The city of Isidora is a city of memory, a fantastical city constructed by the youthful desires of old men. The fantasies of Isidora are polar, the city has no room for mundane realities. Yet Isidora is not a utopia, and in some sense, it is almost a prison. The city is built to house the ambiguous desires of young men, men who dream of perfection. Yet these architects are withheld from interacting with their creations, as they enter the city in an old age, rendering them as nothing more than mere bystanders. In recounting Isidora to the Kahn, Marco Polo comments on this plight, explaining that for the architects,
Desires are already memories (8)
What Polo’s commentary rests on is the fact that time is a barrier to realization of desires. However, the ambiguity of the architects of Isidora strikes a deeper vein. It is all old men who sit and watch the young go and live the desires of their youth. Yet if it is all old men who reminisce, then it is also all young men who share the same polar desires. And if that is the case, then none of the events of Isidora are histories, but merely dreams. And it is here that the contradiction lies. If desires are already memories, as Polo claims, then the memories of the architects of Isidora are not based on histories, but distorted by dreams. Isidora is a universal falsehood of a city: none who enter may ever truly live in Isidora, just as one who always desires perfection will never live it, no matter what their memories may say.
Zobeide is a city of desire, a monstrous city, constructed by masses of individual men who share a dream of chasing a beautiful woman through an unknown city. In hopes of obtaining the women, the architects augment the layout of the city from what was observed in their dreams, aiming to trap the woman. Marco Polo ends the rendition of Zobeide with the remark:
The first to arrive could not understand what drew these people to Zobeide, this ugly city, this trap (46)
Zobeide is a city constructed by pure desires, yet as time progresses, these desires erode, and all that is left is an empty memory. To this effect, Zobeide is a converse city of Isidora: here, desires do not overwhelm, but are engulfed by memory. This lack of desires may leave only reality in memory, but even this memory is false. Zobeide was built on desires, and thus any history without that fact is an inauthentic history. The expulsion of desires from memory has the same effect on the architects of Zobeide as the false memories of the architects of Isidora: easing the pain of unrealized dreams.
“In The Penal Colony” explores memory through the officer’s recollection of the colony’s past. Reminiscing to the explorer, the officer describes the olden days of execution, where
A whole day before the ceremony the valley was packed with people; they all came only to lookon; early in the morning the Commandant appeared with his ladies; fanfares roused the wholecamp (208)

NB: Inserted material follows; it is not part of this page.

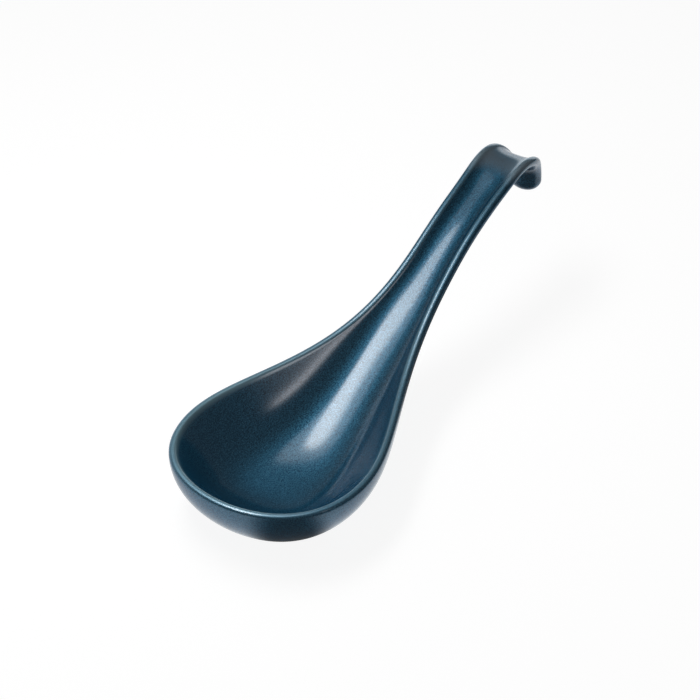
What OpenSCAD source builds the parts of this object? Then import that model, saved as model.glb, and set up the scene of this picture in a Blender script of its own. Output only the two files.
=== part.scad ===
// Porcelain soup spoon with a hooked handle, cast in one piece and glazed all over but for its foot.
// X runs along the spoon towards the handle, Y runs across it and Z is up.
// The origin is the centre of the ground foot, on the table. The XZ plane is the mirror plane.
// Places along the spoon are measured on the lip line, from the widest point of the bowl.

/* [Bowl] */
// Width of the clay over the lips at the widest point
bowl_w = 53.8; // [46:0.2:62]
// From the widest point to the tip of the bowl
bowl_front = 25.8; // [23:0.2:30]
// How full the outline is beside the tip, where 0 is a plain ellipse
tip_share = 0.11; // [0:0.01:0.2]
// Height of the lip over the table
lip_h = 17.8; // [15:0.2:22]
// Thickness of the clay under the deepest point of the hollow
floor_t = 3; // [2.4:0.2:5]
// Slope of the inner wall just under the lip, in degrees
bowl_wall_angle = 50; // [44:1:60]
// Thickness of the rounded lip
lip_t = 1.6; // [1.4:0.1:2.4]
// How round the lip and the handle's edges are: 1 is round, and less has a flatter top with tighter corners
lip_share = 0.75; // [0.5:0.05:1]
// Where the outline turns from the round bowl into the neck
shoulder_at = 27.4; // [25:0.2:32]
// Width of the spoon at that turn
shoulder_w = 38.2; // [34:0.2:42]
// How fast the outline closes at that turn, in degrees from the centre line
shoulder_angle = 22.5; // [18:0.5:27]

/* [Handle] */
// Where the handle is narrowest
waist_at = 96; // [88:1:102]
// Width of the handle there
waist_w = 13.6; // [12:0.2:18]
// Where the lip line starts to rise
rise_from = 0; // [0:1:8]
// Where the lip line has reached the slope of the handle
rise_to = 92; // [82:1:98]
// Slope of the handle, in degrees
rise_angle = 29; // [22:1:36]
// How much the handle droops before the hook, in degrees
droop_angle = 11; // [0:1:14]
// Length of that droop
droop_l = 36; // [20:1:40]
// Depth of the trough that runs along the handle
trough_d = 1.8; // [1.4:0.1:2.6]
// Depth of the trough on the crest of the hook and along the tongue
crest_trough_d = 1.2; // [0.8:0.1:2]
// Slope of the trough's sides at the edge, in degrees
trough_angle = 47; // [40:1:54]
// Thickness of the clay under the trough
handle_t = 2.6; // [2.2:0.1:4]
// Thickness of the handle's raised edges
edge_t = 1.8; // [1.4:0.1:2.4]
// Where the bowl's hollow has become the handle's trough
hollow_to = 70.6; // [64:0.2:80]

/* [Hook] */
// Where the hook starts to turn
hook_from = 106; // [102:1:118]
// Length over which the turn builds up
hook_lead = 12; // [8:0.5:16]
// Radius of the hook along the lip line
hook_r = 13.1; // [11:0.1:15]
// How far the hook turns over, in degrees
hook_angle = 107; // [90:1:125]
// Width of the spoon on the crest of the hook
crest_w = 14.4; // [12:0.2:18]
// Width of the tongue where its rounded end begins
tongue_w = 10.2; // [8.6:0.2:14]
// Length of the tongue's rounded end
tongue_l = 4; // [3:0.2:7]

/* [Foot and glaze] */
// From the widest point back to the rear end of the ground foot
foot_to = 28; // [25:1:34]
// Depth that is ground off the round belly to make the foot
foot_cut = 2.6; // [1.6:0.1:3.2]
// Where the belly has become the back of the handle
back_to = 74; // [68:1:88]
// Thickness of the glaze
glaze_t = 0.3; // [0.2:0.05:0.5]
// Distance from the rear end of the foot to the glaze
glaze_gap = 3.6; // [3:0.2:6]

/* [Hidden] */

// Shares that set how flat the hollow's floor and how straight its walls are, in the bowl and on the handle
bowl_floor_share = 0.89;
handle_floor_share = 0.57;
bowl_wall_share = 0.75;
handle_wall_share = 0.785;
// How much of the round bowl's rise the floor has behind the widest point
floor_rise_share = 0.1;
// Power of the outer section's curve: 1 is an ellipse, less is fuller
belly_share = 1;
back_share = 0.9;
// How fast the foot closes at its rear end
foot_power = 4;
// Places where the raised section starts to lean with the handle and has its full lean
lean_from = foot_to + glaze_gap;
lean_to = rise_to;
// Counts of rings and points
tip_rings = 9;
foot_rings = 8;
neck_rings = 13;
handle_rings = 6;
hook_rings = 12;
end_rings = 4;
hollow_points = 7;
lip_points = 6;
belly_points = 8;
path_steps = 400;

half_w = bowl_w / 2;
bowl_depth = lip_h - floor_t;
crest_at = hook_from + hook_lead;
path_l = hook_from + hook_lead / 2 + hook_angle * PI / 180 * hook_r;

// Quintic curve through a value, a slope and a bend at each end. s runs from a to b.
function run(s, a, b, from, to) =
    let (l = b - a, t = min(max((s - a) / l, 0), 1), t3 = pow(t, 3), t4 = pow(t, 4), t5 = pow(t, 5))
    from[0] * (1 - 10 * t3 + 15 * t4 - 6 * t5) + to[0] * (10 * t3 - 15 * t4 + 6 * t5)
    + from[1] * l * (t - 6 * t3 + 8 * t4 - 3 * t5) + to[1] * l * (-4 * t3 + 7 * t4 - 3 * t5)
    + from[2] * l * l * (t * t - 3 * t3 + 3 * t4 - t5) / 2 + to[2] * l * l * (t3 - 2 * t4 + t5) / 2;

function ease(s, a, b) = run(s, a, b, [0, 0, 0], [1, 0, 0]);
function mix(a, b, k) = a + (b - a) * k;

// Side view: the slope of the lip line, and the line itself by adding up short steps
function hook_turn(s) =
    let (h = max(s - hook_from, 0))
    (h < hook_lead ? h * h / hook_lead / 2 : h - hook_lead / 2) / hook_r * 180 / PI;
function slope(s) =
    rise_angle * ease(s, rise_from, rise_to)
    - droop_angle * ease(s, hook_from - droop_l, hook_from) - hook_turn(s);
path_step = path_l / path_steps;
path = [
    for (i = 0, p = [0, 0, lip_h]; i <= path_steps; i = i + 1,
        p = p + path_step * [1, cos(slope(p[0] + path_step / 2)), sin(slope(p[0] + path_step / 2))])
    p
];
path_x = [for (p = path) [p[0], p[1]]];
path_z = [for (p = path) [p[0], p[2]]];
function lean(s) = slope(s) * ease(s, lean_from, lean_to);

// Plan view: half the width along the lip line, with one bend at the shoulder
widest = [half_w, 0, -half_w * (1 - 2 * tip_share) / pow(bowl_front, 2)];
shoulder = [shoulder_w / 2, -tan(shoulder_angle), 0];
waist = [waist_w / 2, 0, 0];
crest = [crest_w / 2, 0, 0];
tongue = [tongue_w / 2, 0, 0];
function half_width(s) =
    s < shoulder_at ? run(s, 0, shoulder_at, widest, shoulder)
    : s < waist_at ? run(s, shoulder_at, waist_at, shoulder, waist)
    : s < crest_at ? run(s, waist_at, crest_at, waist, crest)
    : run(s, crest_at, path_l, crest, tongue);

// Sizes of the cross section along the spoon
function hollow(s) =
    s < waist_at
    ? run(s, 0, hollow_to, [bowl_depth, 0, -floor_rise_share * 2 * bowl_depth / pow(bowl_front, 2)],
        [trough_d, 0, 0])
    : run(s, waist_at, crest_at, [trough_d, 0, 0], [crest_trough_d, 0, 0]);
function lip_r(s) = mix(lip_t, edge_t, ease(s, 0, hollow_to)) / 2;
function to_handle(s) = ease(s, 0, waist_at);
function wall_angle(s) = mix(bowl_wall_angle, trough_angle, to_handle(s));
function floor_share(s) = mix(bowl_floor_share, handle_floor_share, to_handle(s));
function wall_share(s) = mix(bowl_wall_share, handle_wall_share, to_handle(s));
function section_share(s) = mix(belly_share, back_share, ease(s, foot_to, back_to));
foot_end = [
    lookup(foot_to, path_z),
    sin(slope(foot_to)) - foot_power * foot_cut / foot_to,
    -foot_power * (foot_power - 1) * foot_cut / pow(foot_to, 2)
];
function under(s) =
    s < foot_to ? lookup(s, path_z) + foot_cut * (1 - pow(s / foot_to, foot_power))
    : s < waist_at ? run(s, foot_to, back_to, foot_end, [trough_d + handle_t, 0, 0])
    : run(s, waist_at, crest_at, [trough_d + handle_t, 0, 0], [crest_trough_d + handle_t, 0, 0]);

// Angle on the outer section at which it meets the level z
function level_angle(s, z) =
    let (r = lip_r(s), k = (lookup(s, path_z) - z - r) / (under(s) - r))
    k < 1 ? asin(pow(k, 1 / section_share(s))) : 90;
glaze_end = foot_to + glaze_gap;
glaze_z = lookup(glaze_end, path_z) - under(glaze_end);
function glaze_angle(s) = s < glaze_end ? level_angle(s, glaze_z) : 90;
function foot_angle(s) = s < foot_to ? level_angle(s, 0) : 90;

// One station is [place on the lip line, reach along the spoon, reach across it]
stations = concat(
    [for (i = [0:tip_rings - 1]) let (a = 90 * i / tip_rings)
        [0, -bowl_front * cos(a), half_w * sin(a) * (1 + tip_share * pow(cos(a), 2))]],
    [for (i = [0:foot_rings - 1]) let (s = foot_to * sin(90 * i / foot_rings)) [s, 0, half_width(s)]],
    [for (i = [0:1]) let (s = mix(foot_to, glaze_end, i)) [s, 0, half_width(s)]],
    [for (i = [1:neck_rings]) let (s = mix(glaze_end, waist_at, i / neck_rings)) [s, 0, half_width(s)]],
    [for (i = [1:handle_rings]) let (s = mix(waist_at, hook_from, i / handle_rings))
        [s, 0, half_width(s)]],
    [for (i = [1:hook_rings]) let (s = mix(hook_from, path_l, i / hook_rings)) [s, 0, half_width(s)]],
    [for (i = [1:end_rings]) let (a = 90 * i / end_rings)
        [path_l, tongue_l * sin(a), tongue_w / 2 * cos(a)]]
);

// Half a section as [reach from the centre line, height over the lip line]. A skin of thickness g lies on it.
function curve(a, b, c, d, t) =
    pow(1 - t, 3) * a + 3 * pow(1 - t, 2) * t * b + 3 * (1 - t) * t * t * c + pow(t, 3) * d;
// Point of the lip where its surface faces the angle a, from the middle of the lip
function lip_point(a, r, g) =
    let (
        u = pow(abs(cos(a)), 1 / (2 - lip_share)),
        v = pow(abs(sin(a)), 1 / (2 - lip_share)),
        n = norm([u, v])
    )
    [sign(cos(a)) * r * pow(u / n, lip_share) + g * cos(a), r * pow(v / n, lip_share) + g * sin(a)];
function half_section(station, g) =
    let (
        s = station[0],
        reach = norm([station[1], station[2]]),
        r = lip_r(s),
        a = wall_angle(s),
        d = hollow(s) - g,
        lip = [reach - r, -r],
        edge = lip + lip_point(90 + a, r, g),
        rise = edge[1] + d,
        wall = edge - wall_share(s) * rise * [1 / tan(a), 1],
        u = under(s) + g - r,
        e = section_share(s),
        end = glaze_angle(s)
    )
    concat(
        [for (i = [0:hollow_points - 1])
            curve([0, -d], [floor_share(s) * wall[0], -d], wall, edge, i / hollow_points)],
        [for (i = [0:lip_points - 1]) let (q = mix(90 + a, 0, i / lip_points))
            lip + lip_point(q, r, g)],
        [for (i = [0:belly_points]) let (q = end * i / belly_points)
            [(reach + g) * pow(cos(q), e), -r - u * pow(sin(q), e)]]
    );
function foot_section(station) =
    let (s = station[0], reach = norm([station[1], station[2]]), r = lip_r(s), q = foot_angle(s),
        e = section_share(s), n = -r - (under(s) - r) * pow(sin(q), e))
    [[reach * pow(cos(q), e), n], [0, n]];

// The foot reaches from its own front, on the belly's curve, back to foot_to
foot_front = bowl_front * pow(cos(foot_angle(0)), belly_share);
shift = (foot_to - foot_front) / 2;

// Place of a section's point in space. side is 1 on the left and -1 on the right.
function place(station, p, side) =
    let (s = station[0], reach = norm([station[1], station[2]]), a = lean(s),
        along = p[0] * station[1] / reach, across = p[0] * station[2] / reach)
    [
        lookup(s, path_x) + along * cos(a) - p[1] * sin(a) - shift,
        side * across,
        lookup(s, path_z) + along * sin(a) + p[1] * cos(a)
    ];
function left(station, points) = [for (p = points) place(station, p, 1)];
function right(station, points) = [for (p = points) place(station, p, -1)];
function reversed(list) = [for (i = [len(list) - 1:-1:0]) list[i]];

// Rings of the clay run down one half of the section and up the other
clay_rings = [
    for (st = stations) let (half = concat(half_section(st, 0), foot_section(st)))
    concat(left(st, half), reversed(right(st, half)))
];
// Rings of the glaze run over its outer skin to the glaze line and back along the clay
glaze_rings = [
    for (st = stations) let (skin = half_section(st, glaze_t), clay = half_section(st, 0))
    concat(left(st, skin), reversed(left(st, clay)), right(st, clay), reversed(right(st, skin)))
];

// Two triangles between neighbours on two rings. A ring is made of half sections, and every other one runs
// backwards, so its quads are cut the other way: skin, clay, left and right then share one pattern.
// A triangle that has shrunk to a line, or that lies in the mirror plane on its own twin, is left out.
function corner_list(rings) = [for (ring = rings, p = ring) p];
function shrunk(a, b, c) = a == b || b == c || c == a || (a[1] == 0 && b[1] == 0 && c[1] == 0);
function triangles(rings, halves) =
    let (n = len(rings[0]), points = corner_list(rings))
    [for (i = [0:len(rings) - 2], k = [0:n - 1])
        let (a = i * n + k, b = i * n + (k + 1) % n, c = b + n, d = a + n,
            backwards = floor(k * halves / n) % 2 == 1)
        for (f = backwards ? [[a, b, d], [b, c, d]] : [[a, b, c], [a, c, d]])
            if (!shrunk(points[f[0]], points[f[1]], points[f[2]])) f];

module loft(rings, halves) {
    polyhedron(points = corner_list(rings), faces = triangles(rings, halves));
}

module porcelain_body() {
    color("#ddd6c8") loft(clay_rings, 2);
}

module glaze() {
    color("#21465f") loft(glaze_rings, 4);
}

porcelain_body();
glaze();
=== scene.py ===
from math import cos, pi, radians, sin, tan

import bpy
import numpy as np
from mathutils import Matrix, Vector


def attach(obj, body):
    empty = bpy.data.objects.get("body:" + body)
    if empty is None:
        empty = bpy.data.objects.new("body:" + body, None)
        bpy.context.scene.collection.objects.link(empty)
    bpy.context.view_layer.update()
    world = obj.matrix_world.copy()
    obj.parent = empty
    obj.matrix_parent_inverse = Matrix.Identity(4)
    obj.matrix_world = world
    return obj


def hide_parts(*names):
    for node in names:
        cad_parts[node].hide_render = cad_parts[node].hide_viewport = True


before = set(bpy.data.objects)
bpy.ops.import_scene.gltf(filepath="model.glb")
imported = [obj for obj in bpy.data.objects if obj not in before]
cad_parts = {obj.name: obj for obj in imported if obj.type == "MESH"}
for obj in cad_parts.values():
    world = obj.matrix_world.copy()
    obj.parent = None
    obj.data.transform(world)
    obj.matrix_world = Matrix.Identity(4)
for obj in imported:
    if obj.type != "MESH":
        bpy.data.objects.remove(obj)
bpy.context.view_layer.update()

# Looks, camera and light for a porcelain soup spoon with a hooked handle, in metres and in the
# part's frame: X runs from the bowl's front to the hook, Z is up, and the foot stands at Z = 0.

# ---- The camera ----------------------------------------------------------------------------------
# A product photographer's long lens, from in front of the bowl and to its right, well above the
# table. The angle, the distance and the aim come from a fit of the spoon's outline to the
# photograph.

photo_azimuth, photo_elevation = radians(304.08), radians(38.16)
photo_distance = 0.5616
photo_aim = np.array([0.02728, 0.00091, 0.02616])
lens_mm, sensor_mm = 109.6, 36
nearest_seen, farthest_seen = 0.01, 20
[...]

In this memory, the gruesome and unjust execution is beloved by all, with immense admiration shown towards the officer and the Commandant. In this memory, the officer basks himself in the former glory of his absolute and unchallenged power, where tyranny was admired by layfolk. This memory is of course in stark contrast to what the explorer observes as the current state of the colony: archaic decay and uninspired tradition. The pathetic state of the officer is confirmed when the explorer leaves the colony, as he exits through the teahouse, where the soldier tells him:
The old man’s [Commandant’s] buried here … The officer never told youabout that, for sure, because of course that’s what he is most ashamed of (225)
Unlike the universally beloved Commandant of the officers memory, the real Commandant was abandoned by the members of the colony, people who could not even grant him the dignity of being buried in the churchyard. This reality is in conflict with the officer’s memory of the Commandant’s absolute and benevolent power, which was in turn absorbed by the officer. The officer knows that his power is meaningless if it is not accepted by his subordinates, an acceptance which the officer most desires. To reconcile this, the officer conjures false memories of a glorious past where his brutality is loved and the Commandment is revered, in which his ego is inflated to a point where he may distract himself from the disdain of all who interact with him. For the officer, the falsehood of his memories is necessary to render his life meaningful, for he is ashamed from the sham of his reality.
The misalignment between memory and history is explored in both Calvino’s “Invisible Cities” and Kafka’s “In The Penal Colony” through varying lenses. Yet all cases converge to an understanding that the biases of memories can be attributed to unattainable desires, a convergence that is dependent on the passage of time. All dream and all live, and it is in the difference of these two universal experiences where memory resides.